# [YOUR TASK]
Exactly the lines from the line with "Continue the three.js" to the line with "return np.clip(normals[:, 2] +" should be extracted, both included, with no other lines.

::: SUPPLIED DATA :::

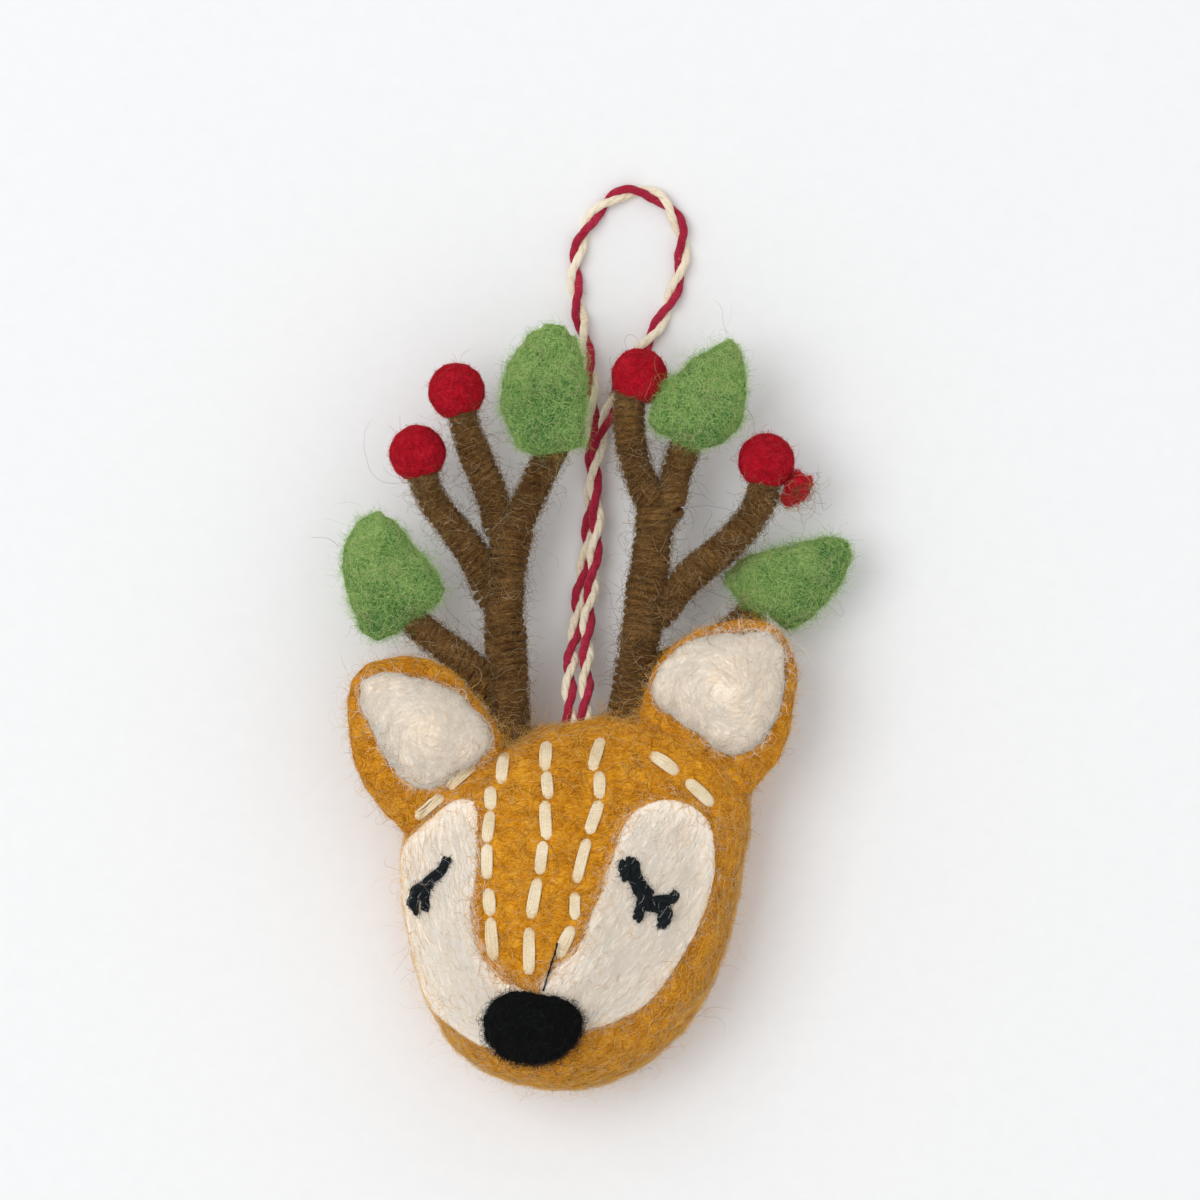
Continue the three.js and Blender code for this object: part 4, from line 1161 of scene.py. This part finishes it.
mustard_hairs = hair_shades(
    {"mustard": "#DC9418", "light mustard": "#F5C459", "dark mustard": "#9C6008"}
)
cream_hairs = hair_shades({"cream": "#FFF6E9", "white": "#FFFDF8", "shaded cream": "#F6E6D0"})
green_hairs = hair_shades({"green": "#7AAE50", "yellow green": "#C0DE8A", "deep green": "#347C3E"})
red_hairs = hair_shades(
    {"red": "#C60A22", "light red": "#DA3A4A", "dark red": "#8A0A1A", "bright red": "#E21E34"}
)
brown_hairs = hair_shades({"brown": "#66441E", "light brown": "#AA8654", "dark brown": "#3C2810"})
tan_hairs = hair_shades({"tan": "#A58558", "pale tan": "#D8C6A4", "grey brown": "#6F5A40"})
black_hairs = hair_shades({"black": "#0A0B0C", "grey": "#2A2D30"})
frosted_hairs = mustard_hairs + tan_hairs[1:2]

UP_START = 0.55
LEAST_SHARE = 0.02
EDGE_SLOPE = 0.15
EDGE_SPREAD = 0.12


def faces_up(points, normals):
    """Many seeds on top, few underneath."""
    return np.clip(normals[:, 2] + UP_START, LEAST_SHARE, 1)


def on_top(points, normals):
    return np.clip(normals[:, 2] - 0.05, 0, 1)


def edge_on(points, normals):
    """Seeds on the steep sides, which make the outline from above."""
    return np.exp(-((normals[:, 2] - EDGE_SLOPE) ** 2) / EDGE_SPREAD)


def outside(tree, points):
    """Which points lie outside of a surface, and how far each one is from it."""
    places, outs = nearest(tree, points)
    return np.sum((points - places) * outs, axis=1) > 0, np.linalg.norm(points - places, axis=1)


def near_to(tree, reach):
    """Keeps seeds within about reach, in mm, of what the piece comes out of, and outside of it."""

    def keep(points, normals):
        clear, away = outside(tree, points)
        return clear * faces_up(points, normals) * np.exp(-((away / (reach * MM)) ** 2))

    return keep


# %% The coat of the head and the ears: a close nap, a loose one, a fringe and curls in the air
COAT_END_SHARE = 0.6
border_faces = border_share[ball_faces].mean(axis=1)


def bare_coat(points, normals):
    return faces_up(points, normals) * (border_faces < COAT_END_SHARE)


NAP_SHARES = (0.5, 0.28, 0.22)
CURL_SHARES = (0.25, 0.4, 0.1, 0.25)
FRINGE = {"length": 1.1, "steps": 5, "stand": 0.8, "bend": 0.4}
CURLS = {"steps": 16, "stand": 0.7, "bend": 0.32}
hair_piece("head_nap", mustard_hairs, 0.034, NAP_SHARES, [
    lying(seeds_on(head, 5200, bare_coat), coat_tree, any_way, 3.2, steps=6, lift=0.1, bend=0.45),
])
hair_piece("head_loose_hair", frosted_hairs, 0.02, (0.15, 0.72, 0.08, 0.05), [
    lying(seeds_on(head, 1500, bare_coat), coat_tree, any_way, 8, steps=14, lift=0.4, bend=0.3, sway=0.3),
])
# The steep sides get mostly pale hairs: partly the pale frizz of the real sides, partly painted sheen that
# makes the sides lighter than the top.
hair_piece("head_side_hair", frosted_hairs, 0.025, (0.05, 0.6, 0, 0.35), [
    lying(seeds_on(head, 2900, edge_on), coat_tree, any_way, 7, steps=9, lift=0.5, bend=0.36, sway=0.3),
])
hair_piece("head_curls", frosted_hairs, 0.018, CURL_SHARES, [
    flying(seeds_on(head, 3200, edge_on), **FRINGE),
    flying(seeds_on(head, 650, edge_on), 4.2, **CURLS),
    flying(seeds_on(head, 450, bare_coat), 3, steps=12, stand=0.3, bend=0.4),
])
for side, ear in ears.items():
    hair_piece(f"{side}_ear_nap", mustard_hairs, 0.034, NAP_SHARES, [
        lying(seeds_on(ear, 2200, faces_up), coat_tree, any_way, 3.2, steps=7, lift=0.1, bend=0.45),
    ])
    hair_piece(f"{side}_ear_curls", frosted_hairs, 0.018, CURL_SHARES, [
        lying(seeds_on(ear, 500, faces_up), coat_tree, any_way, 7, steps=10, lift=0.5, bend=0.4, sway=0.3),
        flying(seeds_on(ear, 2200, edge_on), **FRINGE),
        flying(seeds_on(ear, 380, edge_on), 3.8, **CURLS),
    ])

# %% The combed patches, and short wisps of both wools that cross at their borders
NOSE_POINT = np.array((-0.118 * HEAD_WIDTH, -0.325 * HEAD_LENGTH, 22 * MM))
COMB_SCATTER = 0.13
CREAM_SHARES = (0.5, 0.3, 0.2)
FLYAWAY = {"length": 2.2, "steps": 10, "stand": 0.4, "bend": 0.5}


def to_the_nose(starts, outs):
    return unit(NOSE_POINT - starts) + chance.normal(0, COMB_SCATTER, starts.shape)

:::
::: SUPPLIED DATA :::

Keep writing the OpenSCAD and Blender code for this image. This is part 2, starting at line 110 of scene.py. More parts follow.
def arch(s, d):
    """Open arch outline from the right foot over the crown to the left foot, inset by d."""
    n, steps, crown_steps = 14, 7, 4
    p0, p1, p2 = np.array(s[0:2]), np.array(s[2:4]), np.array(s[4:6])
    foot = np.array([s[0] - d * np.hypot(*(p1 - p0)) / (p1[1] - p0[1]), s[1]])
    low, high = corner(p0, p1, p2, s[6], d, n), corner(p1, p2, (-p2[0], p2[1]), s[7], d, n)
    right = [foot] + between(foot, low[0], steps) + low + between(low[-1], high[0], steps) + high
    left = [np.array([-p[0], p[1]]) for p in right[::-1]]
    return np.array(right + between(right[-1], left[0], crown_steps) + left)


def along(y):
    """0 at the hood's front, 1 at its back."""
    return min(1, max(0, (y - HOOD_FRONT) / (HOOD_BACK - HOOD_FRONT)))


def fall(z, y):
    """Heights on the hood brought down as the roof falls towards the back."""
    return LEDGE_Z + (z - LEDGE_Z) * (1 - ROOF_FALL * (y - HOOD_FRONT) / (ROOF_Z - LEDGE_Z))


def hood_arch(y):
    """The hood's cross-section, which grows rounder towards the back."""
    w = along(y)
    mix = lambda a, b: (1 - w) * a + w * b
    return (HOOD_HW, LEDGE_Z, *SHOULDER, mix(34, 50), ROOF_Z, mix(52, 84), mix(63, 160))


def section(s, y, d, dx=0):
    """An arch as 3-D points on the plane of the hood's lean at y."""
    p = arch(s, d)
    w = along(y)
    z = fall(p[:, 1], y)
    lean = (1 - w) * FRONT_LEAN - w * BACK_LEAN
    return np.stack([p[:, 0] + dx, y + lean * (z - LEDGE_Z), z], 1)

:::
::: SUPPLIED DATA :::

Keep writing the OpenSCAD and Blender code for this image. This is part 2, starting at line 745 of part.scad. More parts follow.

:::

# [OUTPUT OF THE TASK]
Continue the three.js and Blender code for this object: part 4, from line 1161 of scene.py. This part finishes it.
mustard_hairs = hair_shades(
    {"mustard": "#DC9418", "light mustard": "#F5C459", "dark mustard": "#9C6008"}
)
cream_hairs = hair_shades({"cream": "#FFF6E9", "white": "#FFFDF8", "shaded cream": "#F6E6D0"})
green_hairs = hair_shades({"green": "#7AAE50", "yellow green": "#C0DE8A", "deep green": "#347C3E"})
red_hairs = hair_shades(
    {"red": "#C60A22", "light red": "#DA3A4A", "dark red": "#8A0A1A", "bright red": "#E21E34"}
)
brown_hairs = hair_shades({"brown": "#66441E", "light brown": "#AA8654", "dark brown": "#3C2810"})
tan_hairs = hair_shades({"tan": "#A58558", "pale tan": "#D8C6A4", "grey brown": "#6F5A40"})
black_hairs = hair_shades({"black": "#0A0B0C", "grey": "#2A2D30"})
frosted_hairs = mustard_hairs + tan_hairs[1:2]

UP_START = 0.55
LEAST_SHARE = 0.02
EDGE_SLOPE = 0.15
EDGE_SPREAD = 0.12


def faces_up(points, normals):
    """Many seeds on top, few underneath."""
    return np.clip(normals[:, 2] + UP_START, LEAST_SHARE, 1)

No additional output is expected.